5. Take a Good Look at Your Enclosure
While we’re talking about protecting from ESD with enclosures made out of metal, here’s something to think about when planning for outdoor projects. Your enclosure might be air-tight and waterproof, but are you sure your Arduino is safe?
For outdoor projects, enclosures typically have to keep your Arduino safe from the elements. Be it water, wind, or falling leaves, fruits, twigs, or squirrels, you have to make sure it’s safe.
Enclosures need to be sturdy enough to keep these at bay. But you also have to look out for condensation. Given enough space, water can form inside the enclosure and damage the electronics. And sunlight can cook up the batteries.
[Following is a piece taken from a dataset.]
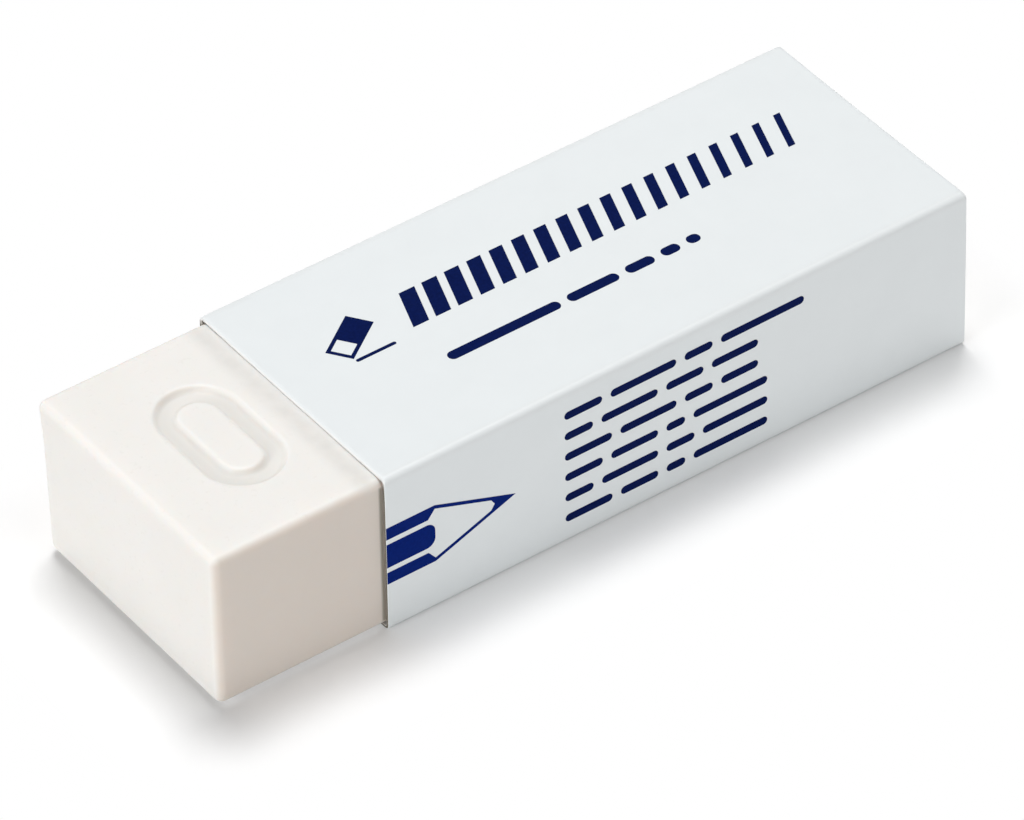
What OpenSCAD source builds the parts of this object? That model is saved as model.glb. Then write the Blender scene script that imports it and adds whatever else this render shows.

Whether you use an Arduino or another development platform, you should take precaution to make sure your device is well-protected. (Hint: your shoe box has desiccant gel to absorb humidity.)
Frequently Asked Questions
Is it a good idea to run an Arduino off of a power bank?
While can run from a single power bank, the other parts that it’s running might not like it. If, say, you are running a bunch of sensors and an LCD display module to see what they’re measuring, you might have to use an extra power supply or battery to keep them running.
Can magnets ruin my Arduino?
Arduino boards are made to withstand magnetic fields from ruining their microcontroller chips. With that said, you might still notice a change in some functions, like clock speed or capacitor levels, but not to the point that it would cause permanent damage. Plus, most of these problems are not even that noticeable in the average Arduino project.
Can an Arduino withstand falling?
Your average Arduino board, regardless of model, can fare way better than your average smartphone getting dropped from a low height – especially if it’s an original board. The ones made in Italy have great soldering, so the chips won’t come off even if you drop it a lot. You should actually be more careful of smashing the board to bits, instead.